6. You Can’t Have It All. And ah-no, we’re not talking about the work-breastfeeding, Sheryl Sandberg-wants-me-to-work-on-my-ab-strength balance. Methinks it’s perfectly fine to have three obsessive interests — namely George’s power trifecta consisting of food, sex and television — but you need to understand that you, sadly, can’t indulge all three simultaneously. I agree that coital interaction would be ages better with the addition of some smoked meats (and perhaps even a hall pass on having to crouch down and shave my ghastly pins), but there’s a balance that needs to be met. Mine? Mostly food (juice fasts notwithstanding), a bit less of the sex (requires showering, natch) and if there’s time left over, as much The Mindy Project as I can get my eyes on. (That Morgan’s a gem, ain’t he?)

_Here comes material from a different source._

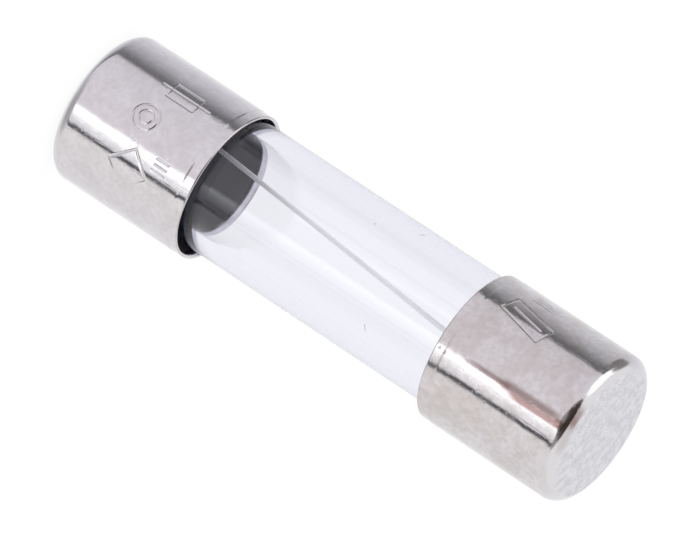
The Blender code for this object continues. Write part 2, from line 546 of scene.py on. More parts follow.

7. Casual Sex Never Works. Oh, the backslide. There are countless hours of text message rant-versations and passive aggressive phone checking rituals that could have been saved by learning from Jerry and Elaine’s ill-fated “deal.” Bottom line: friends or lovers, never an in-between. It’s true that friendships with exes can sometimes work, but being naked around your friends as infrequently as possible is a solid fail-safe rule to live by. A dose of Patti Stanger wisdom by way of Upper West Side dramatics, perhaps, but if it means spending a night at a bar without running the gamut of emotions as projected by the glow of an iPhone screen, it’s worth it.
8. Don’t Judge A Book By Its Cover. Or its job, or its face shape, or, ahem, its size if it has just been in a chilly body of water.

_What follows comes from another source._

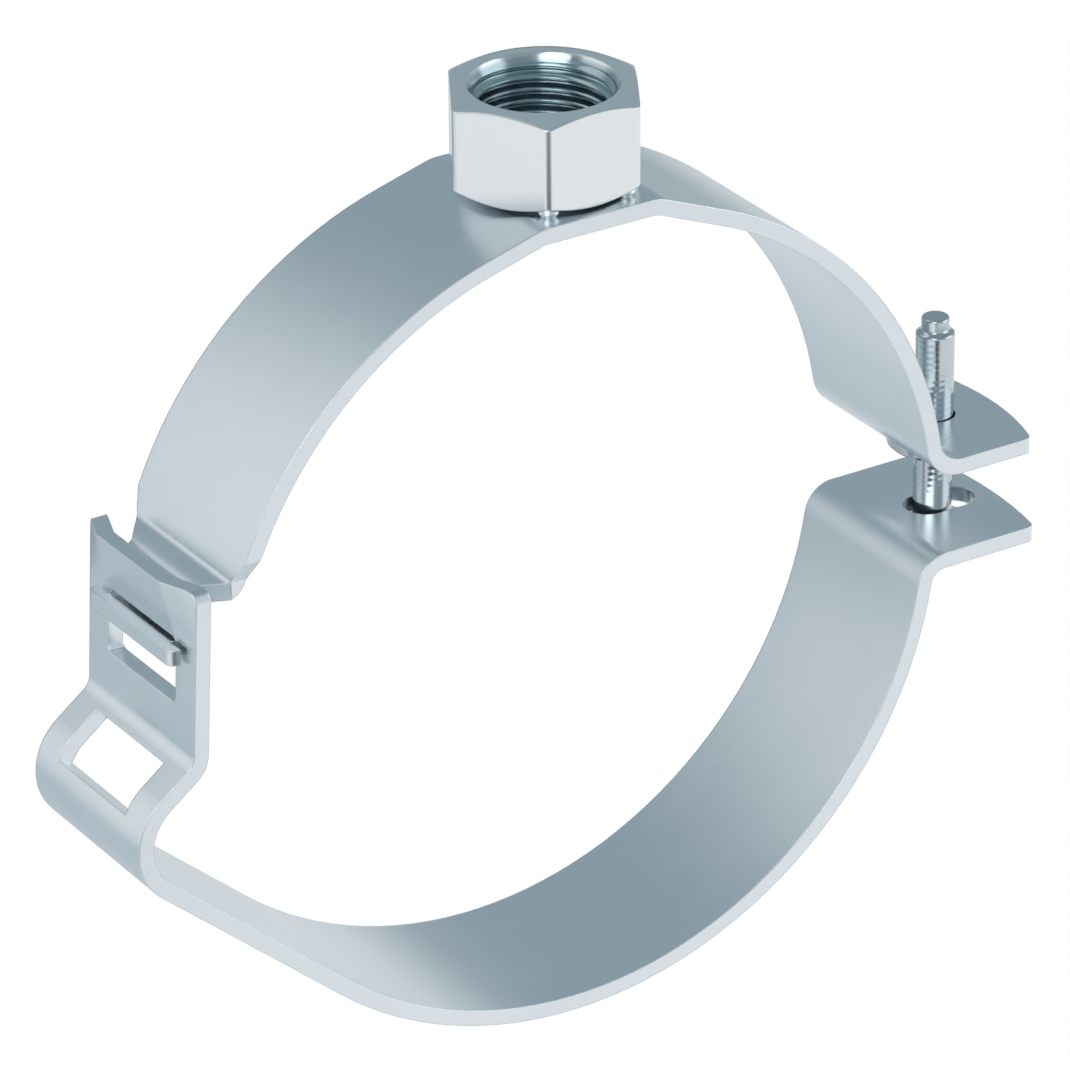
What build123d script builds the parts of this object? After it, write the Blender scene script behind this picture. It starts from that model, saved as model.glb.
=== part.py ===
from build123d import *
import math
import os

# Hinged pipe bracket: two bent steel bands hook together on the left, are drawn together by a clamp screw on
# the right, and carry a welded connection nut on top. Sizes are in millimetres. The frame's origin is the centre
# of the lower band's round cradle, which is the pipe axis. Y runs along the pipe, +X towards the clamp screw and
# +Z towards the connection nut.

# Steel strip
sheet = 2.5
band_width = 30.3
flange_corner_radius = 1.5
window_corner_radius = 1.2

# Round stretches of the two bands, measured on the pipe side of the strip
cradle_radius = 61.7
crown_inset = 0.9
crown_centre_x = 2.2
crown_centre_z = 2.2

# Flanges
flange_length = 22.4
lower_flange_top = -5.9
lower_flange_end_bow = 1.7
lower_bend_radius = 5.0
upper_flange_bottom = 6.8
upper_flange_end_bow = 2.7
upper_bend_radius = 6.5

# Bulge between the ramp and the latch strip
bulge_radius = 7.5
bulge_setback = 3.35
bulge_centre_z = -15.35
bulge_slant_angle = 37.3
bulge_window_width = 19.5
bulge_window_turn = 27.0
bulge_window_rise = 4.8

# Latch strip, leaning a little towards the pipe at its top, where its crossbar is pressed outwards
latch_foot_radius = 5.2
latch_setback = 0.1
latch_lean_angle = 2.7
latch_top = 24.0
latch_window_width = 19.5
latch_window_bottom = 4.4
crossbar_height = 9.3
crossbar_bow = 2.5
crossbar_flat_width = 16.4
latch_corner_radius = 1.8

# Flat seat of the connection nut on the upper band
nut_seat_rise = 0.2
nut_seat_length = 19.0
nut_seat_fold_radius = 4.0

# Left end of the upper band: a tapered shelf, a tongue behind the crossbar, and a hook with a wider head
taper_height = 3.4
taper_fold_width = 26.6
shelf_fold_drop = 1.0
shelf_slope = 20.0
shelf_bend_radius = 3.6
shelf_length = 3.4
tongue_width = 18.2
tongue_gap = 0.6
tongue_bend_radius = 1.2
hook_play = 0.6
hook_bend_radius = 3.2
hook_head_gap = 0.6
hook_head_depth = 1.7
hook_head_width = 24.0
hook_head_corner_radius = 1.5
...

9. Tell People How You Feel. (Sometimes.) It’s perfectly fine to be overtly honest and let others know what you think, but err between two boundaries: the leftmost, being that of Festivus irateness by way of grievance airing, and on the right, of anything similar to or inclusive of calling a life partner a pet name, a la “schmoopy.” No one needs to know you despise their idiosyncratic behavioral patterns nor what you call your lover behind locked bedroom doors. Anything in between, though? Probably fair game.
10. Overthink everything. Envelope glue, the meaning of black-and-white cookies, the correct way to order soup, passing a stranger toilet paper, the politics of regifting, if shaved heads can grow hair, getting your boss the correct white socks, better ways coffee table books could be created, dry cleaner ethics, the after-effects of poppy seed bagels, yada yada yada.
Did we leave anything off? In spirit of it not being Throwback Thursday, let’s talk Seinfeld for hours.